You want an understanding of God that is true outside of its own terms, and I would say that such an understanding stretches the boundaries of what language is able to do, especially in regards to the Divine.
In regards to the completion of your thought, you wrote that you don't want a Christianity that founds itself on principles that don't hold true for anyone but Christians, that you don't want a world that's true only when you're standing in it. I can identify with this much of your spiritual journey. This is, it would seem to me, a search for the Tao of Christ -- the Christ who is The Way of all creation, who can be found in every culture and place and time, the Christ who is Wisdom. I believe I've found this Christ, and that the surest way to encounter Him and know him is found within the Orthodox church.
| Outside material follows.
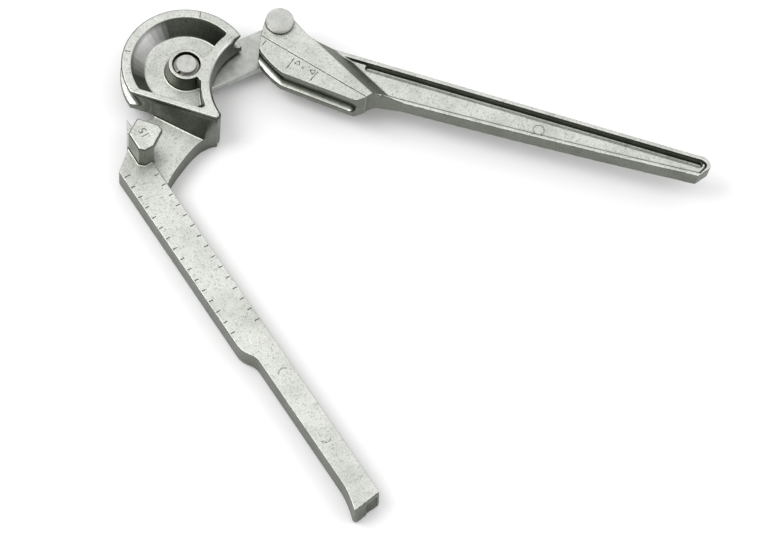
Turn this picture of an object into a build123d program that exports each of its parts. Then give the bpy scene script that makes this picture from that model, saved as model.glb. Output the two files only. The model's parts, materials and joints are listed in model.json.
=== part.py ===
from build123d import *
import os
from math import acos, atan2, cos, degrees, pi, radians, sin, sqrt

# Two-handled tube bender, millimetres, +Z up.
# Origin: the bending axis (main pivot) at the level of the casting's underside.
# The fixed handle runs along -Y, the round former faces +Y.

# ---- tube and bend ---------------------------------------------------------
tube_diameter = 15.0
groove_play = 0.1            # groove radius over tube radius
bend_radius = 50.0           # to the tube's centre line
tube_level = 30.0            # height of the tube's centre line

# ---- levels ----------------------------------------------------------------
former_top = 39.0
former_underside = 17.0      # the link runs below this
arm_top = 20.0
shelf_top = 18.0
hook_top = 43.0
pocket_depth = 12.0

# ---- former plan -----------------------------------------------------------
rim_width = 8.0              # top width of the round rim
pocket_wall_run = 10.5       # how far the round pocket wall leans in
straight_rim_width = 6.0
web_width = 8.0
hub_radius = 13.5
hub_foot_radius = 16.5
lip_chamfer = 1.6
tip_x = -4.0                 # lower point of the former
tip_drop = 5.0               # lower point below the hollow side's start
tip_radius = 4.0
pocket_corner_radius = 3.0
pocket_foot = 11.5           # pocket's lower edge above the hollow side's start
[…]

In a recent discussion on one of the forums I frequent, someone claimed that "Orthodoxy" is not an institution, like "Catholicism" or "Methodism." It's a spiritual path, like "Buddhism." I agree. It is what Christianity was before it was politicized by Frankish popes in quest of earthly power, before it was derailed and systematized by Scholasticism, before it was de-mythified (if that's a word) by the Enlightenment. It is a Way, first and foremost. I would argue thaton many levels Orthodox Christianity is more akin to other faiths of the East than to the Christianity of the West.